Modeling code records

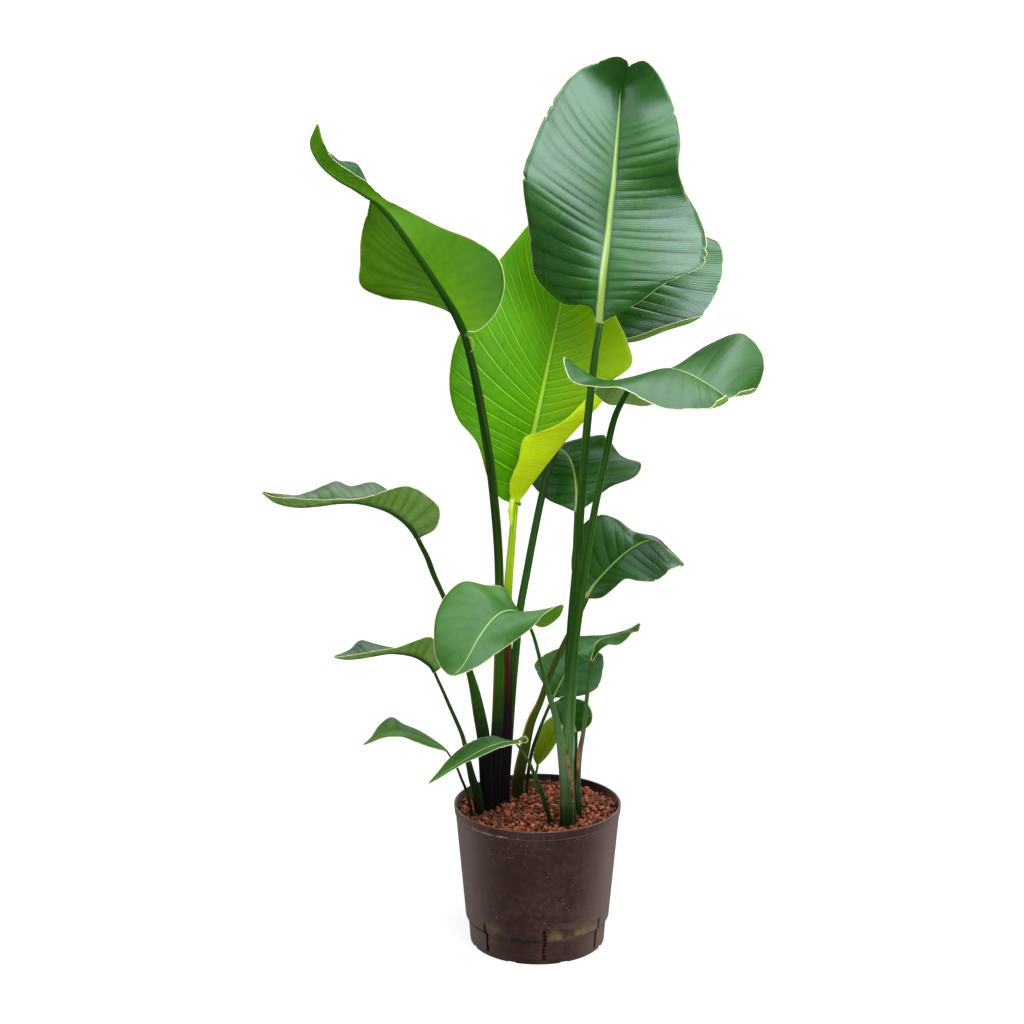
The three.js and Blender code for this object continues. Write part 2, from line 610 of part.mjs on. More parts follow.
function makeGranulate(holes) {
  const floor = potFloor + gap;
  const top = granulateLevel + bedHeadroom;
  const profile = [
    [0, floor],
    [potInnerRadius(floor) - gap, floor],
    [potInnerRadius(potBandHeight) - gap, potBandHeight],
    [potInnerRadius(potStepHeight) - gap, potStepHeight],
    [potInnerRadius(top) - gap, top],
    [0, top],
  ];
  let bed = toSolid(lathe(profile, potSegments)).intersect(toSolid(pelletBed()));
  holes.forEach((hole) => {
    bed = bed.subtract(toSolid(hole));
  });
  return toGeometry(bed);
}

// Rootstock: a thick creeping stem with round ends, widest at mid height
function rootstockGeometry(root, grow) {
  const points = [];
  const triangles = [];
  const turn = THREE.MathUtils.degToRad(root.turn);
  rootLevels.forEach(({ height, width }) => {
    for (let k = 0; k < rootSides; k += 1) {
      const angle = (2 * Math.PI * k) / rootSides;
      const along = (root.halfLength + grow) * width * Math.cos(angle);
      const beside = (root.halfWidth + grow) * width * Math.sin(angle);
      points.push(new THREE.Vector3(
        root.centre[0] + along * Math.cos(turn) - beside * Math.sin(turn),
        root.centre[1] + along * Math.sin(turn) + beside * Math.cos(turn),
        THREE.MathUtils.lerp(rootBottom - grow, rootTop + grow, height),
      ));
    }
  });
  closeTube(points, triangles, rootLevels.length, rootSides);
  return geometryFrom(points, triangles);
}

// Triangles of a closed tube whose rings of points follow each other, with flat ends
function closeTube(points, triangles, rings, sides) {
  for (let i = 0; i + 1 < rings; i += 1) {
    for (let k = 0; k < sides; k += 1) {
      const next = (k + 1) % sides;
      const a = i * sides + k;
      const b = i * sides + next;
      triangles.push([a, b, b + sides], [a, b + sides, a + sides]);
    }
  }
  const last = (rings - 1) * sides;
  for (let k = 1; k + 1 < sides; k += 1) {
    triangles.push([0, k + 1, k], [last, last + k, last + k + 1]);
  }
}

// Curve through the given points, all leaf curves alike
function smoothCurve(points) {
  return new THREE.CatmullRomCurve3(points, false, 'centripetal');
}

// Direction of the upper face near the start of the blade
function upperFace(leaf) {
  const [, first, second] = leaf.blade.map((row) => row.map((point) => point && onSheet(point)));
  const along = second[0].clone().sub(onSheet(leaf.blade[0][0]));
  const beside = second[2].clone().sub(second[1]).add(first[2]).sub(first[1]);
  return beside.cross(along).normalize();
}

// Rings of the stalk from the rootstock to just short of the blade. The channel faces the front or the back
// at the foot and turns to the upper face of the blade on the way up.
function stalkRings(leaf, grow) {
  const foot = new THREE.Vector3(leaf.foot[0], leaf.foot[1], rootTop + gap);
  const ground = new THREE.Vector3(leaf.foot[0], leaf.foot[1], granulateLevel - buriedDepth);
  const curve = smoothCurve([foot, ground, ...leaf.stalk.map(onSheet)]);
  const surfaceWidth = leaf.stalk[0][3];
  const widths = [surfaceWidth * buriedShare, surfaceWidth, ...leaf.stalk.map((row) => row[3])];
  const topFace = upperFace(leaf);
  const footFace = new THREE.Vector3(0, topFace.y < 0 ? -1 : 1, 0);
  const rings = [];
  for (let i = 0; i <= stalkSteps; i += 1) {
    const share = i / stalkSteps;
    const place = curve.getPointAt(share);
    const tangent = curve.getTangentAt(share);
    const t = curve.getUtoTmapping(share) * (widths.length - 1);
    const index = Math.min(widths.length - 2, Math.floor(t));
    const width = THREE.MathUtils.lerp(widths[index], widths[index + 1], t - index);
    const face = footFace.clone().lerp(topFace, share ** 2);
    const side = new THREE.Vector3().crossVectors(tangent, face).normalize();
    const front = new THREE.Vector3().crossVectors(side, tangent).normalize();
    const thickness = width * THREE.MathUtils.lerp(footFlatness, tipFlatness, share);
    const ring = [];
    for (let k = 0; k < stalkSides; k += 1) {
      const angle = (2 * Math.PI * k) / stalkSides;
      const groove = k === 0 ? 1 - grooveDepth : 1;
      ring.push(place.clone()
        .addScaledVector(front, (thickness / 2 + grow) * Math.cos(angle) * groove)
        .addScaledVector(side, (width / 2 + grow) * Math.sin(angle)));
    }
    rings.push(ring);
  }
  const end = { place: curve.getPointAt(1), tangent: curve.getTangentAt(1), width: widths.at(-1) };
  end.side = new THREE.Vector3().crossVectors(end.tangent, topFace).normalize();
  end.front = new THREE.Vector3().crossVectors(end.side, end.tangent).normalize();
  return { rings, end };
}

function ringsGeometry(rings) {
  const points = rings.flat();
  const triangles = [];
  closeTube(points, triangles, rings.length, stalkSides);
  return geometryFrom(points, triangles);
}

// Hole for a stalk: the stalk's own rings, grown by the clearance, up to clear of the bed
function stalkHole(leaf) {
  const { rings } = stalkRings(leaf, gap);
  const clear = granulateLevel + granulateMound + pelletHeight + holeHeadroom;
  const count = rings.findIndex((ring) => ring.every((p) => p.z > clear)) + 1;
  const used = rings.slice(0, count);
  used[0] = used[0].map((p) => p.clone().setZ(p.z - gap * 2));
  return ringsGeometry(used);
}

// Blade: a thin curved sheet with the midrib as a keel below it, pleated along its side veins
function bladeGeometry(leaf) {
  const { end } = stalkRings(leaf, 0);
  const start = end.place.clone().addScaledVector(end.tangent, gap);
  const neck = (sign) => start.clone().addScaledVector(end.side, (sign * end.width) / 2);
  const stations = [
    [start, neck(-1), neck(1)],
    ...leaf.blade.slice(1).map((row) => row.map((point) => point && onSheet(point))),
  ];
  const rail = (i) => smoothCurve(stations.map((row) => row[i]));
  const [rib, left, right] = [0, 1, 2].map(rail);
  const middle = (side, i) => (stations.some((row) => row[i])
    ? smoothCurve(stations.map((row) => row[i] ?? row[0].clone().lerp(row[side], 0.5)))
    : null);
  const rolled = { right: middle(2, 3), left: middle(1, 4) };
  const half = leaf.columns / 2;
  const spread = [];
  for (let k = 0; k < half; k += 1) {
    spread.push(k === 0 ? keelShare : THREE.MathUtils.lerp(keelShare, 1, k / (half - 1)));
  }
  const across = [...spread.map((s) => -s).reverse(), 0, ...spread];
  const sheet = [];
  for (let i = 0; i <= leaf.rows; i += 1) {
    const t = i / leaf.rows;
    const core = rib.getPoint(t);
    const ends = { left: left.getPoint(t), right: right.getPoint(t) };
    const normal = ends.right.clone().sub(ends.left).cross(rib.getTangent(t)).normalize();
    sheet.push(across.map((v) => {
      const side = v < 0 ? 'left' : 'right';
      const edge = ends[side];
      const s = Math.abs(v);
      const halfway = rolled[side]
        ? rolled[side].getPoint(t)
        : core.clone().lerp(edge, 0.5).addScaledVector(normal, leaf.camber * edge.distanceTo(core));
      const fade = Math.sin(Math.PI * Math.min(1, s * pleatReach)) ** 2;
      const pleat = (i % 2 === 0 ? 1 : -1) * pleatHeight * fade;
      const turn = t * rippleTurns + (v < 0 ? 0 : rippleShift);
      const wave = leaf.ripple * s * s * Math.sin(turn) * Math.sin(Math.PI * t);
      return new THREE.Vector3()
        .addScaledVector(core, (1 - s) * (1 - 2 * s))
        .addScaledVector(halfway, 4 * s * (1 - s))
        .addScaledVector(edge, s * (2 * s - 1))
        .addScaledVector(normal, i === 0 || i === leaf.rows ? 0 : pleat + wave);
    }));
  }
  // Both faces share one triangulation, so they never cross
  const width = across.length;
  const upper = [];
  const lower = [];
  sheet.forEach((row, i) => row.forEach((point, j) => {
    const before = sheet[Math.max(0, i - 1)][j];
    const after = sheet[Math.min(leaf.rows, i + 1)][j];
    const toLeft = row[Math.max(0, j - 1)];
    const toRight = row[Math.min(width - 1, j + 1)];
    const normal = i === 0
      ? end.front
      : toRight.clone().sub(toLeft).cross(after.clone().sub(before)).normalize();
    const taper = 1 - keelTaper * (i / leaf.rows);
    const keel = across[j] === 0 ? keelDepth * taper : 0;
    upper.push(point.clone().addScaledVector(normal, bladeThickness / 2));
    lower.push(point.clone().addScaledVector(normal, -bladeThickness / 2 - keel));
  }));
  const points = [...upper, ...lower];
  const offset = upper.length;
  const triangles = [];
  for (let i = 0; i < leaf.rows; i += 1) {
    for (let j = 0; j + 1 < width; j += 1) {
      const a = i * width + j;
      const b = a + 1;
      const c = a + width + 1;
      const d = a + width;
      triangles.push([a, b, c], [a, c, d]);
      triangles.push([offset + a, offset + c, offset + b], [offset + a, offset + d, offset + c]);
    }
  }
  const border = [];
  for (let j = 0; j + 1 < width; j += 1) {
    border.push([j, j + 1], [leaf.rows * width + j + 1, leaf.rows * width + j]);
  }
  for (let i = 0; i < leaf.rows; i += 1) {
    border.push([(i + 1) * width, i * width], [i * width + width - 1, (i + 1) * width + width - 1]);
  }
  border.forEach(([a, b]) => {
    triangles.push([b, a, offset + a], [b, offset + a, offset + b]);
  });
  return geometryFrom(points, triangles);
}

const plant = new THREE.Group();

function place(name, geometry, kind) {
  const mesh = new THREE.Mesh(geometry, material(kind));
  mesh.name = name;
  plant.add(mesh);
}

place('pot', makePot(), 'pot');
const holes = [
  ...rootstocks.map((root) => rootstockGeometry(root, gap)),
  ...leaves.map(stalkHole),
];
place('granulate', makeGranulate(holes), 'granulate');
rootstocks.forEach((root) => place(root.name, rootstockGeometry(root, 0), 'rootstock'));
leaves.forEach((leaf) => {
  const lime = limeLeaves.includes(leaf.name);
  place(`${leaf.name}_stalk`, ringsGeometry(stalkRings(leaf, 0).rings), lime ? 'limeStalk' : 'stalk');
  place(`${leaf.name}_blade`, bladeGeometry(leaf), lime ? 'limeBlade' : 'blade');
});

export default plant;
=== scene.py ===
import math
from types import SimpleNamespace

import bpy
import numpy as np
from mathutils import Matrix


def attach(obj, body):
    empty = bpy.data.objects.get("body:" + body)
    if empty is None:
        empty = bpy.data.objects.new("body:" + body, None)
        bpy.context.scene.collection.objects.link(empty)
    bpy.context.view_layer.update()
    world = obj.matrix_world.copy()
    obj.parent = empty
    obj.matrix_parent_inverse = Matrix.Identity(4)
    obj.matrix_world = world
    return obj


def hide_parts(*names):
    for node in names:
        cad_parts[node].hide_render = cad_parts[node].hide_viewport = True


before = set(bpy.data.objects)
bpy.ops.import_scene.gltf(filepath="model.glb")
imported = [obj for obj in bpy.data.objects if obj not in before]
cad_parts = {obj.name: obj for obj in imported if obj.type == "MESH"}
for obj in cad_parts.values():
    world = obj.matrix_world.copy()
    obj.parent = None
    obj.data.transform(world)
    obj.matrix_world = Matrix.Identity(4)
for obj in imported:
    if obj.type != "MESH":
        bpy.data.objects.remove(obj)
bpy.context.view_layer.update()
mm = 0.001
print("Frame loaded:", len(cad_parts), "nodes")


# Node helpers. A Wire is an output of a node, and arithmetic with wires adds Math nodes.
class Wire:
    def __init__(self, socket):
        self.socket = socket
        self.tree = socket.id_data

    def __add__(self, other):
        return maths("ADD", self, other)

    def __sub__(self, other):
        return maths("SUBTRACT", self, other)

    def __rsub__(self, other):
        return maths("SUBTRACT", other, self)

    def __mul__(self, other):
        return maths("MULTIPLY", self, other)


def feed(socket, value):  # links a wire, or sets a plain value
    if isinstance(value, Wire):
        value.tree.links.new(value.socket, socket)
    else:
        socket.default_value = (*value[:3], 1) if socket.type == "RGBA" else value


def put(tree, kind, inputs=None, **settings):  # adds a node, with values or wires for its inputs
    node = tree.nodes.new("ShaderNode" + kind)
    for key, value in settings.items():
        setattr(node, key, value)
    for key, value in (inputs or {}).items():
        feed(node.inputs[key], value)
    return node


def wire(tree, kind, output, inputs=None, **settings):  # adds a node, and gives one of its outputs
    return Wire(put(tree, kind, inputs, **settings).outputs[output])


def maths(operation, *values, clamp=False):
    tree = next(value.tree for value in values if isinstance(value, Wire))
    return wire(tree, "Math", 0, dict(enumerate(values)), operation=operation, use_clamp=clamp)


def between(value, low, high, outLow=0.0, outHigh=1.0):  # smooth step from low to high
    inputs = {"Value": value, "From Min": low, "From Max": high, "To Min": outLow, "To Max": outHigh}
    return wire(value.tree, "MapRange", "Result", inputs, interpolation_type="SMOOTHSTEP")


def band(value, start, full, fade, end):  # rises from start to full, and falls from fade to end
    return between(value, start, full) * between(value, end, fade)


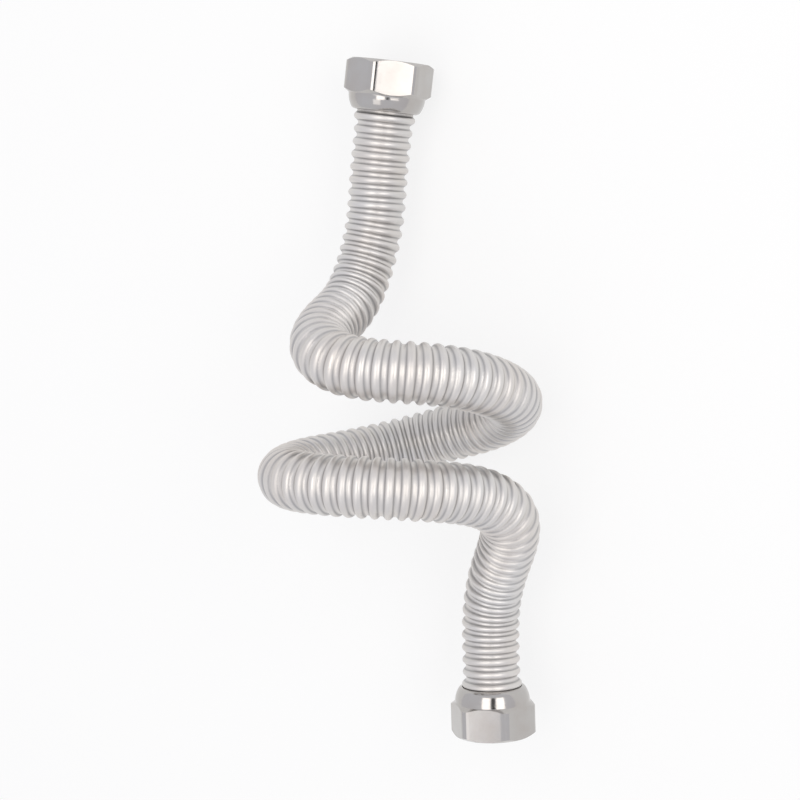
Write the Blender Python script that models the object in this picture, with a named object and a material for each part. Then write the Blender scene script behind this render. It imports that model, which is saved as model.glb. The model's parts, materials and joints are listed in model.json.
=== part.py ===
"""Flexible corrugated pipe connector: one bent corrugated steel tube with a union nut on each end.

The tube is one thin wall with ring corrugations, open at both ends and turned out into a flange at each.
A hexagon union nut turns freely behind each flange, and a flat sealing ring lies in front of the flange.
Lengths below are in millimetres. The part lies on its back, as it comes to rest on a table:
+Y runs from the lower nut to the upper one, +Z is up, and the origin is under the middle of the part.
"""

import math

import bmesh
import bpy
import numpy as np
from mathutils import Matrix, Vector

MM = 0.001

# Corrugated tube
CREST_RADIUS = 12.2
CORRUGATION_DEPTH = 1.5
CORRUGATION_PITCH = 5.12
TUBE_WALL = 0.35
TUBE_SIDES = 12
FLANGE_RIM = 0.9
FLANGE_THICKNESS = 0.8
UPPER_NECK_LENGTH = 2.6
LOWER_NECK_LENGTH = 1.0

# Union nuts, measured from the open mouth inwards
NUT_WALL = 2.9
HEXAGON_LENGTH = 14.0
COLLAR_LENGTH = 6.6
COLLAR_DRAFT = 0.7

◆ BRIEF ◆
Above this instruction are the records; retype exactly the lines from the one containing "function place(name, geometry, kind)" up to and including the one containing "obj.matrix_parent_inverse = Matrix.Identity(4)".

◆ FINAL RESULT ◆
function place(name, geometry, kind) {
  const mesh = new THREE.Mesh(geometry, material(kind));
  mesh.name = name;
  plant.add(mesh);
}

place('pot', makePot(), 'pot');
const holes = [
  ...rootstocks.map((root) => rootstockGeometry(root, gap)),
  ...leaves.map(stalkHole),
];
place('granulate', makeGranulate(holes), 'granulate');
rootstocks.forEach((root) => place(root.name, rootstockGeometry(root, 0), 'rootstock'));
leaves.forEach((leaf) => {
  const lime = limeLeaves.includes(leaf.name);
  place(`${leaf.name}_stalk`, ringsGeometry(stalkRings(leaf, 0).rings), lime ? 'limeStalk' : 'stalk');
  place(`${leaf.name}_blade`, bladeGeometry(leaf), lime ? 'limeBlade' : 'blade');
});

export default plant;
=== scene.py ===
import math
from types import SimpleNamespace

import bpy
import numpy as np
from mathutils import Matrix


def attach(obj, body):
    empty = bpy.data.objects.get("body:" + body)
    if empty is None:
        empty = bpy.data.objects.new("body:" + body, None)
        bpy.context.scene.collection.objects.link(empty)
    bpy.context.view_layer.update()
    world = obj.matrix_world.copy()
    obj.parent = empty
    obj.matrix_parent_inverse = Matrix.Identity(4)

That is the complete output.